CARACAS, Venezuela – President Nicolas Maduro announced Monday the expulsion of the top U.S. diplomat in Venezuela and two other embassy employees for allegedly conspiring with “the extreme right” to sabotage the economy and power grid.
The U.S. Embassy called the accusations unfounded.
Maduro made the announcement during a live TV appearance and said they had 48 hours to leave the country.
“Out of Venezuela,” the leftist leader shouted, then added in English: “Yankees go home!”
Maduro said a group of embassy officials that his government had been following for months was “dedicated to meeting with the Venezuelan extreme right, to financing it and feeding its actions to sabotage the electrical system and the Venezuela economy.”
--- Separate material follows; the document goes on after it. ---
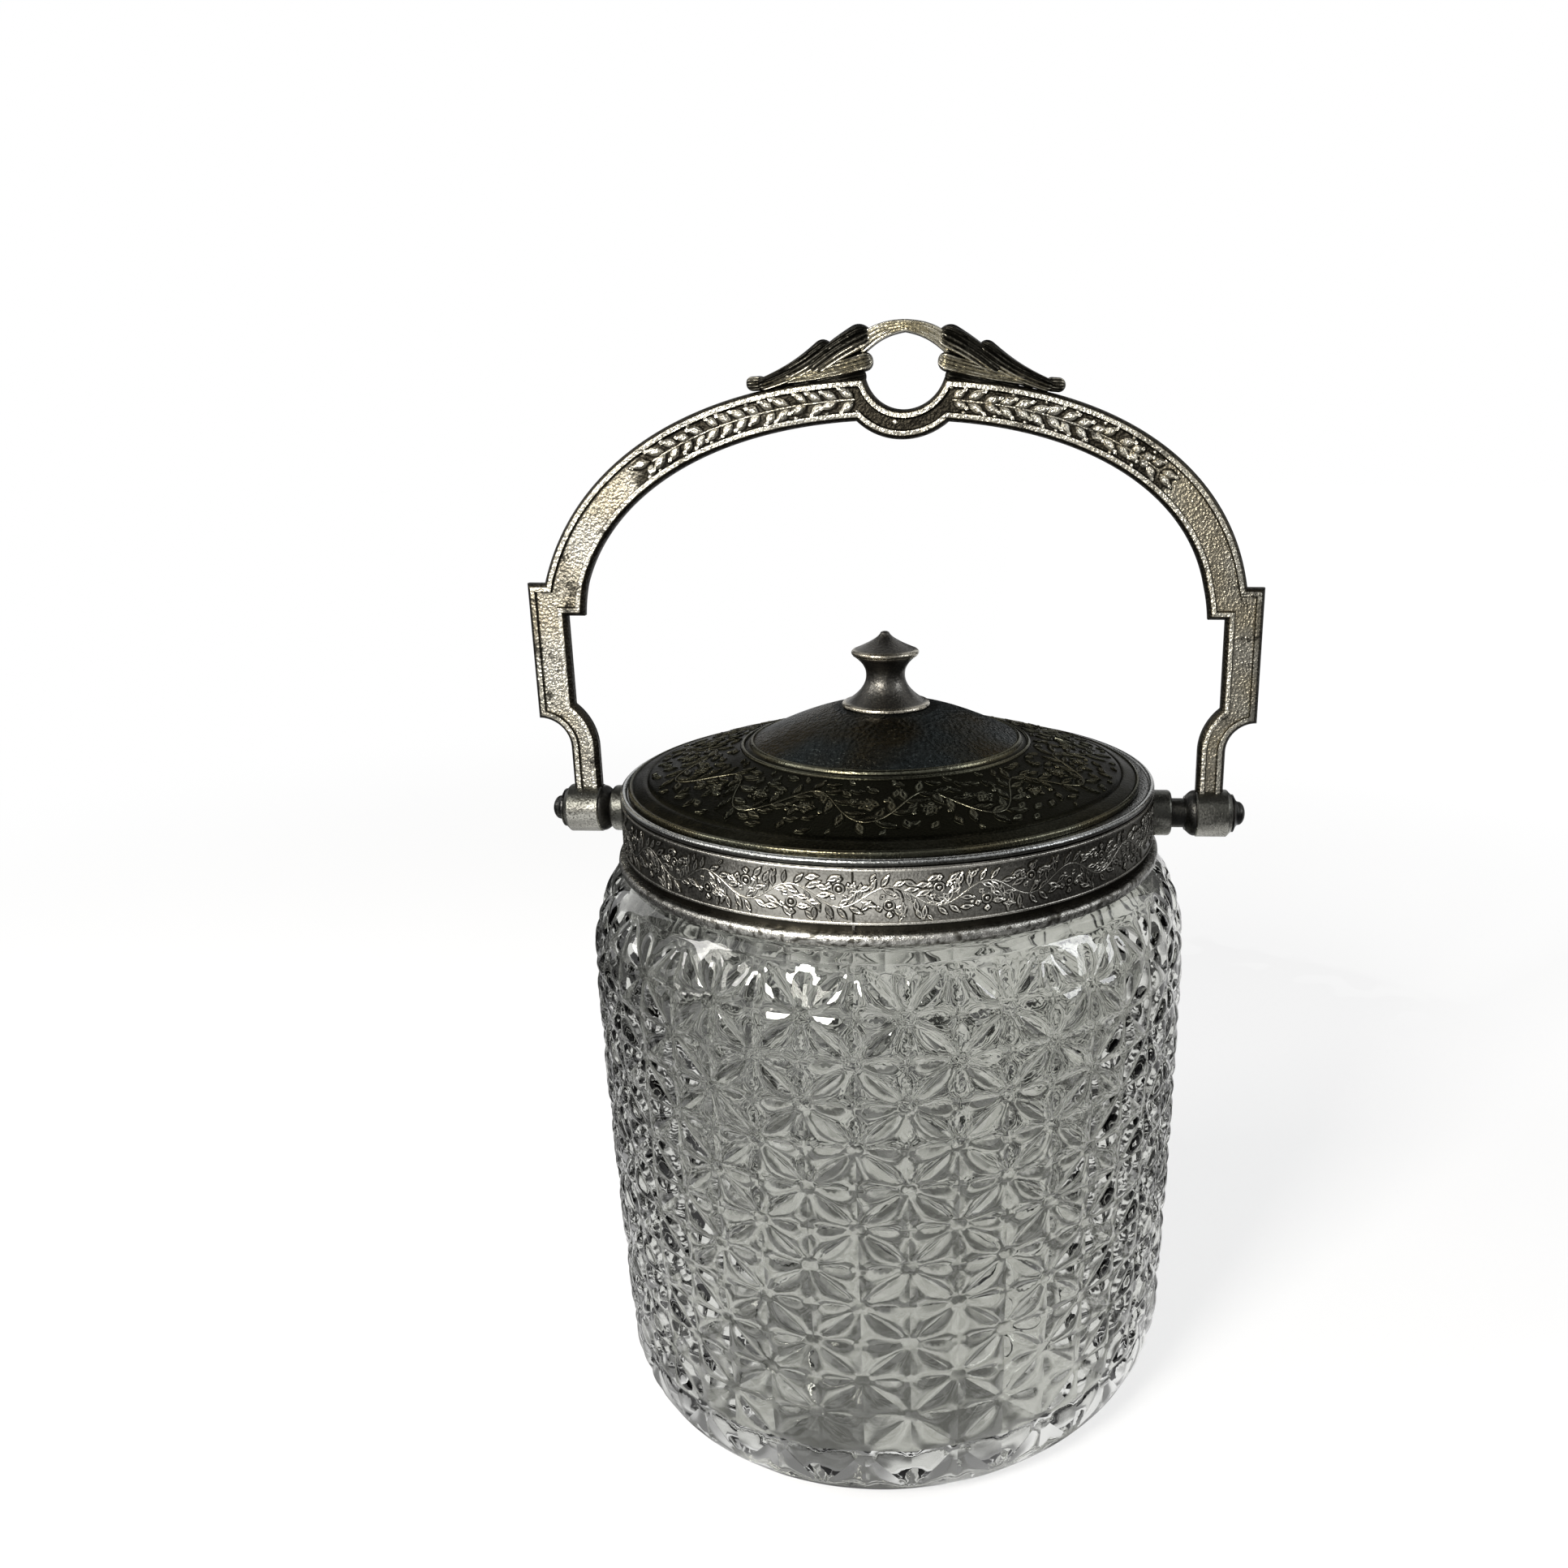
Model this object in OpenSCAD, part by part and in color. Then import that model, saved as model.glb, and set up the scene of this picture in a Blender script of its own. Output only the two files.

“I have proof here in my hands,” he said, though he did not offer any details on the diplomats’ alleged transgressions other than to say they met with opposition and labor leaders in the southwestern state of Bolivar, which is home to a number of troubled state-owned foundries and Venezuela’s main hydroelectric plant.
Expelled were Charge D’Affaires Kelly Keiderling, the top embassy official in the absence of an ambassador, consular officer David Moo and Elizabeth Hoffman, who works in the embassy’s political section.
State TV showed video of the three American officials meeting with a mayor in Bolivar and visiting offices of Sumate, an electoral-monitoring group that helped organize a failed 2004 recall vote against Maduro’s predecessor, President Hugo Chavez.
“We completely reject the Venezuelan government’s allegations of U.S. government involvement in any type of conspiracy to destabilize the Venezuela government,” the U.S. Embassy said in a statement.
It said the recent trip by Keiderling, Moo and Hoffman consisted of “normal diplomatic engagement.” Venezuela and the United States have been without ambassadors since 2010.